§ **EXERCISE**:
State how many lines in the listing below include the word "code", and add nothing besides the number.

§ **SUPPLIED ENTRIES**:
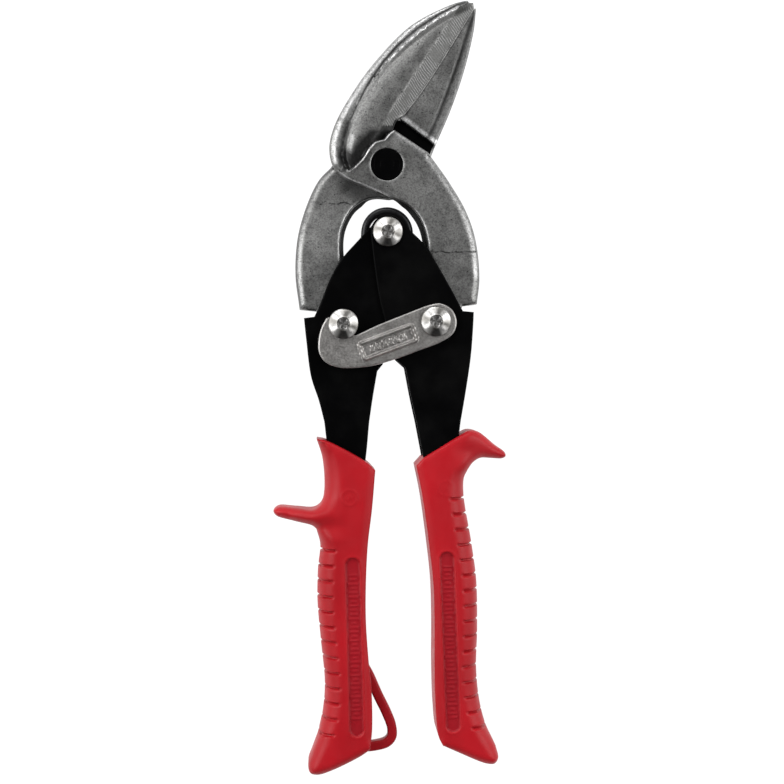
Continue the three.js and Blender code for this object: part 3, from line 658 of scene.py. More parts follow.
def relief(shell, rows, top, bottom, spacing=0.7, holes=(), creases=(), dense=None, slot_of=None,
           bottom_spacing=None, wall_slot=None, draft=None):
    """Closed body over an outline. rows are x, y and the width and depth of the edge's rounding;
    top and bottom give heights from x and y; a hole is a centre and a list of (radius, height), top first.
    slot_of and wall_slot choose material slots; draft(x, y) is how far the wall flares towards the back."""
    width = rows[:, 2]
    inner = ring_inset(rows, RING_INSETS[-1])
    middle = (top(inner[:, 0], inner[:, 1]) - bottom(inner[:, 0], inner[:, 1])) / 2
    depth = np.minimum(rows[:, 3], middle)
    ends = []
    for face, sign in ((top, 1), (bottom, -1)):
        if sign < 0 and draft:
            rows = np.column_stack([ring_inset(rows, -draft(rows[:, 0], rows[:, 1])), rows[:, 2:]])
            inner = ring_inset(rows, RING_INSETS[-1])
        loops = [circle(centre, steps[0 if sign > 0 else -1][0]) for centre, steps in holes]
        gap = spacing if sign > 0 else bottom_spacing or spacing
        lines = list(creases) if sign > 0 else []
        places, triangles, borders = triangulate(inner, loops, lines, gap, dense)
        x, y = places[:, 0], places[:, 1]
        away, near = nearest(x, y, rows[:, :2])
        points = shell.add(np.column_stack([x, y, face(x, y) - sign * drop(away, width[near], depth[near])]))
        centre = places[triangles].mean(axis=1)
        slots = slot_of(centre[:, 0], centre[:, 1], sign) if slot_of else np.zeros(len(triangles), int)
        for triangle, slot in zip(triangles[:, ::sign], slots):
            shell.face(*(points[i] for i in triangle), slot=int(slot))
        rings = [[points[i] for i in borders[0]]]
        for inset in RING_INSETS[-2::-1]:
            z = face(inner[:, 0], inner[:, 1]) - sign * drop(inset, width, depth)
            rings.append(shell.add(np.column_stack([ring_inset(rows, inset), z])))
        for upper, lower in zip(rings, rings[1:]):
            shell.join(*((lower, upper) if sign > 0 else (upper, lower)))
        ends.append((rings[-1], [[points[i] for i in border] for border in borders[1:]]))
    (top_ring, top_holes), (bottom_ring, bottom_holes) = ends
    shell.join(bottom_ring, top_ring, wall_slot(rows[:, 0], rows[:, 1]).tolist() if wall_slot else None)
    for (centre, steps), high, low in zip(holes, top_holes, bottom_holes):
        rings = [high]
        for radius, z in steps[1:-1]:
            loop = circle(centre, radius)
            rings.append(shell.add(np.column_stack([loop, np.full(len(loop), z)])))
        for upper, lower in zip(rings, rings[1:] + [low]):
            shell.join(upper, lower)
    return shell


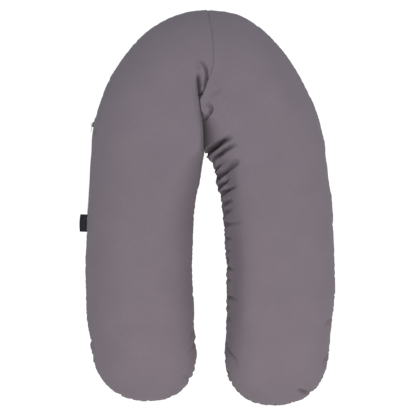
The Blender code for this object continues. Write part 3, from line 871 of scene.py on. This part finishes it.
def place_piece(name, bm, material):
    """Makes an object of the bmesh, with this material, that moves with the pillow."""
    mesh = bpy.data.meshes.new(name)
    bm.to_mesh(mesh)
    bm.free()
    mesh.materials.append(material)
    mesh.shade_smooth()
    piece = bpy.data.objects.new(name, mesh)
    bpy.context.scene.collection.objects.link(piece)
    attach(piece, "root")
    return piece


def seam_frame(run):
    """Stands at a place on the seam: x along the seam, y outwards and z up."""
    place = [np.interp(run, even_runs, seam[:, axis]) for axis in (0, 1)]
    way = Vector([np.interp(run, even_runs, seam_ways[:, axis]) for axis in (0, 1)]).normalized()
    turned = Matrix(((way.x, -way.y, 0), (way.y, way.x, 0), (0, 0, 1))).to_4x4()
    return Matrix.Translation(gap_end + Vector((*place, SEAM_HEIGHT))) @ turned


# The label
# A strip of black satin ribbon, woven with a selvedge on either side. It is folded double and is sewn in
# by its two cut ends, which lie in the seam. It is bare.

LABEL_WIDTH = 0.034
LABEL_REACH = 0.0135
LABEL_TUCKED = 0.0030
LABEL_LAYER = 0.00035
LABEL_LOOP = 0.0007  # the space between its two layers
LABEL_BOW = 0.10  # how much less it reaches at its corners, as a share of LABEL_REACH
LABEL_DROOP = 0.0015
LABEL_CURL = 0.0005
LABEL_CURL_TURN = 5  # how far the curl's wave turns over the label's width, in radians
LABEL_CURL_START = 1
LABEL_ACROSS = 24
LABEL_STEPS = 17  # along each layer
LABEL_LOOP_STEPS = 11

# The ribbon seen from its side: out along the lower layer, round its loop, and back along the upper one.
radius = (LABEL_LOOP + LABEL_LAYER) / 2
layer_out = np.linspace(-LABEL_TUCKED, LABEL_REACH - radius, LABEL_STEPS)
loop_turns = np.radians(np.linspace(0, 180, LABEL_LOOP_STEPS)[1:-1])
label_out = np.concatenate((layer_out, layer_out[-1] + radius * np.sin(loop_turns), layer_out[::-1]))
label_up = radius * np.concatenate((-np.ones(LABEL_STEPS), -np.cos(loop_turns), np.ones(LABEL_STEPS)))
label_run = np.concatenate(([0], np.cumsum(np.hypot(np.diff(label_out), np.diff(label_up)))))
bm = bmesh.new()
bmesh.ops.create_grid(bm, x_segments=LABEL_ACROSS, y_segments=len(label_out) - 1, size=0.5)
places = {vert: (vert.co.x, round((vert.co.y + 0.5) * (len(label_out) - 1))) for vert in bm.verts}
uv_layer = bm.loops.layers.uv.new("ribbon")
for face in bm.faces:
    for loop in face.loops:
        aside, step = places[loop.vert]
        loop[uv_layer].uv = (aside * LABEL_WIDTH, label_run[step])
for vert, (aside, step) in places.items():
    reach = label_out[step] / LABEL_REACH
    out = label_out[step] * (1 - LABEL_BOW * (2 * aside) ** 2)
    curl = LABEL_CURL * reach * math.sin(LABEL_CURL_TURN * aside + LABEL_CURL_START)
    vert.co = (aside * LABEL_WIDTH, out, label_up[step] - LABEL_DROOP * reach**2 + curl)
bmesh.ops.recalc_face_normals(bm, faces=bm.faces)
bmesh.ops.transform(bm, verts=bm.verts, matrix=seam_frame(seam_run_at("side_label")))

# The satin. Its weft shows as fine ribs across, its warp fainter, and the selvedges are a little lighter.
SATIN_BLACK = (0.0055, 0.0058, 0.0140, 1)
SATIN_SHEEN = (0.0140, 0.0148, 0.0290, 1)
SATIN_WEFT = 0.0004
SATIN_WARP = 0.0008
WEFT_SHARE = 0.7
WARP_SHARE = 0.3
SELVEDGE = 0.0014
satin, shader, flow = start_material(
    "black satin ribbon", Specular_IOR_Level=0.25, Sheen_Weight=0.1, Sheen_Roughness=0.4,
)
_, warp, weft = uv_parts(flow, "ribbon")
selvedge = warp.math("ABSOLUTE").math("GREATER_THAN", LABEL_WIDTH / 2 - SELVEDGE)
ribs = threads(weft, SATIN_WEFT) * WEFT_SHARE + threads(warp, SATIN_WARP) * WARP_SHARE
mixed(flow, ribs * 0.5 + selvedge * 0.4, SATIN_BLACK, SATIN_SHEEN).feed(shader.inputs["Base Color"])
(0.62 - ribs * 0.2).feed(shader.inputs["Roughness"])
raise_relief(flow, shader, ribs + selvedge, strength=0.5, distance=0.0001)
label = place_piece("label", bm, satin)
thickness = label.modifiers.new("layer", "SOLIDIFY")
thickness.thickness = LABEL_LAYER
thickness.offset = 0
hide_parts("side_label")

# The zip
# A closed coil zip in the outer seam: a nylon coil on a woven tape, between welts that are sewn down with
# one row of stitches each. Its cast metal slider stands at the upper end with its pull lying flat.

# The coil's loops lie by turns a little above and below its middle.
COIL_PITCH = 0.0014
COIL_LOOP = Vector((0.0009, 0.0011, 0.0030))  # along the seam, outwards, up
COIL_SUNK = 0.0008
COIL_STAGGER = 0.0005
NYLON_DARK = (0.120, 0.100, 0.114, 1)
NYLON_LIGHT = (0.165, 0.138, 0.157, 1)
bm = bmesh.new()
for i in range(int(ZIP_LENGTH / COIL_PITCH)):
    loop = bmesh.ops.create_icosphere(bm, subdivisions=1, radius=0.5)["verts"]
    bmesh.ops.scale(bm, verts=loop, vec=COIL_LOOP)
    up = COIL_STAGGER if i % 2 else -COIL_STAGGER
    stand = seam_frame(zip_start + COIL_PITCH * i) @ Matrix.Translation((0, -COIL_SUNK, up))
    bmesh.ops.transform(bm, verts=loop, matrix=stand)
nylon, shader, flow = start_material("grey nylon", Roughness=0.42)
patches = blotches(flow, object_place(flow), size=0.003)
mixed(flow, patches, NYLON_DARK, NYLON_LIGHT).feed(shader.inputs["Base Color"])
coil = place_piece("zip_coil", bm, nylon)

# The tape shows behind it.
TAPE_SUNK = 0.0014
TAPE_WIDTH = 0.0038
TAPE_STEPS = 110
TAPE_WARP = 0.0005
TAPE_WEFT = 0.0007
TAPE_DARK = (0.110, 0.092, 0.105, 1)
TAPE_LIGHT = (0.160, 0.134, 0.153, 1)
bm = bmesh.new()
bmesh.ops.create_grid(bm, x_segments=TAPE_STEPS, y_segments=2, size=0.5)
uv_layer = bm.loops.layers.uv.new("tape")
for face in bm.faces:
    for loop in face.loops:
        loop[uv_layer].uv = (loop.vert.co.x * ZIP_LENGTH, loop.vert.co.y * TAPE_WIDTH)
for vert in bm.verts:
    stand = seam_frame(zip_start + (vert.co.x + 0.5) * ZIP_LENGTH)
    vert.co = stand @ Vector((0, -TAPE_SUNK, vert.co.y * TAPE_WIDTH))
bmesh.ops.recalc_face_normals(bm, faces=bm.faces)
tape_cloth, shader, flow = start_material("woven zip tape")
_, warp, weft = uv_parts(flow, "tape")
ribs = threads(warp, TAPE_WARP) * threads(weft, TAPE_WEFT)
mixed(flow, ribs, TAPE_DARK, TAPE_LIGHT).feed(shader.inputs["Base Color"])
(ribs * 0.1 + 0.8).feed(shader.inputs["Roughness"])
tape = place_piece("zip_tape", bm, tape_cloth)

# The stitches lie on the cloth, in the dent of each welt.
STITCH_AWAY = 0.0070
STITCH_PITCH = 0.0032
STITCH = Vector((0.0026, 0.0005, 0.0005))  # along the seam, outwards, up
STITCH_SEARCHED = 0.05  # from this far outside the seam
THREAD_DARK = (0.200, 0.168, 0.192, 1)
THREAD_LIGHT = (0.262, 0.222, 0.250, 1)
cover_faces = [face.vertices for face in cover_mesh.polygons]
cover_tree = BVHTree.FromPolygons([vert.co for vert in cover_mesh.vertices], cover_faces)
bm = bmesh.new()
for side in (-1, 1):
    for i in range(round(ZIP_LENGTH / STITCH_PITCH)):
        stand = seam_frame(zip_start + STITCH_PITCH * (i + 0.5))
        start = stand @ Vector((0, STITCH_SEARCHED, side * STITCH_AWAY))
        stand.translation = cover_tree.ray_cast(start, stand.to_3x3() @ Vector((0, -1, 0)))[0]
        stitch = bmesh.ops.create_icosphere(bm, subdivisions=1, radius=0.5)["verts"]
        bmesh.ops.scale(bm, verts=stitch, vec=STITCH)
        bmesh.ops.transform(bm, verts=stitch, matrix=stand)
thread, shader, flow = start_material("mauve sewing thread")
place = object_place(flow)
patches = blotches(flow, place, size=0.0012)
mixed(flow, patches, THREAD_DARK, THREAD_LIGHT).feed(shader.inputs["Base Color"])
(blotches(flow, place, size=0.0008) * 0.2 + 0.6).feed(shader.inputs["Roughness"])
stitches = place_piece("zip_stitches", bm, thread)

# The slider and its pull keep their shapes, and get their metal here.
METAL_DARK = (0.150, 0.145, 0.150, 1)
METAL_LIGHT = (0.260, 0.252, 0.258, 1)
metal, shader, flow = start_material("cast grey metal", Metallic=0.85, IOR=1.5)
grain = blotches(flow, object_place(flow), size=0.0015, detail=4.0)
mixed(flow, grain, METAL_DARK, METAL_LIGHT).feed(shader.inputs["Base Color"])
(grain * 0.25 + 0.25).feed(shader.inputs["Roughness"])
raise_relief(flow, shader, grain, strength=0.2, distance=0.0001)
for name in ("zip_slider", "zip_pull"):
    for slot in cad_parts[name].material_slots:
        slot.material = metal

# The studio
# A plain pale floor, one wide soft lamp overhead, and a pale room all round. The floor glows white itself,
# and it neither lights the sides from below nor shows in them.

FLOOR_HALF = 12
floor_mesh = bpy.data.meshes.new("floor")
bm = bmesh.new()
bmesh.ops.create_grid(bm, x_segments=1, y_segments=1, size=FLOOR_HALF)
bm.to_mesh(floor_mesh)
bm.free()
floor = bpy.data.objects.new("floor", floor_mesh)
bpy.context.scene.collection.objects.link(floor)
white = start_material(
    "pale floor", Base_Color=(0.1, 0.1, 0.1, 1), Roughness=0.9,
    Emission_Color=(1, 1, 1, 1), Emission_Strength=1.0,
)[0]
floor_mesh.materials.append(white)
floor.visible_diffuse = floor.visible_glossy = False

world = bpy.data.worlds.new("soft room")
bpy.context.scene.world = world
world.use_nodes = True
room = world.node_tree.nodes["Background"]
room.inputs["Color"].default_value = (0.955, 0.98, 1, 1)
room.inputs["Strength"].default_value = 0.567
bpy.context.scene.view_settings.view_transform = "Standard"

LAMP_PLACE = Vector((0.6, -1.0, 3.4))
lamp = bpy.data.lights.new("overhead", "AREA")
lamp.size = 2.0
lamp.energy = 51.5
lamp.color = (1.0, 0.94, 0.89)
lamp_object = bpy.data.objects.new("overhead", lamp)
lamp_object.location = LAMP_PLACE
lamp_object.rotation_euler = (-LAMP_PLACE).to_track_quat("-Z", "Y").to_euler()
bpy.context.scene.collection.objects.link(lamp_object)

# The camera looks straight down, and the gap's upper end stands at GAP_END_PIXEL in its picture.
CAMERA_HEIGHT = 6.0
PICTURE_SIZE = 416
PIXEL = 0.00194  # how much one pixel shows at the seam's height
GAP_END_PIXEL = (204.9, 150.8)
camera = bpy.data.cameras.new("camera")
camera.sensor_width = 36
camera.lens = camera.sensor_width * (CAMERA_HEIGHT - SEAM_HEIGHT) / (PICTURE_SIZE * PIXEL)
camera.clip_end = 50
aside = (PICTURE_SIZE / 2 - GAP_END_PIXEL[0]) * PIXEL
upwards = (GAP_END_PIXEL[1] - PICTURE_SIZE / 2) * PIXEL
camera_object = bpy.data.objects.new("camera", camera)
camera_object.location = gap_end + Vector((aside, upwards, CAMERA_HEIGHT))
bpy.context.scene.collection.objects.link(camera_object)
bpy.context.scene.camera = camera_object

§ **TASK ANSWER**:
2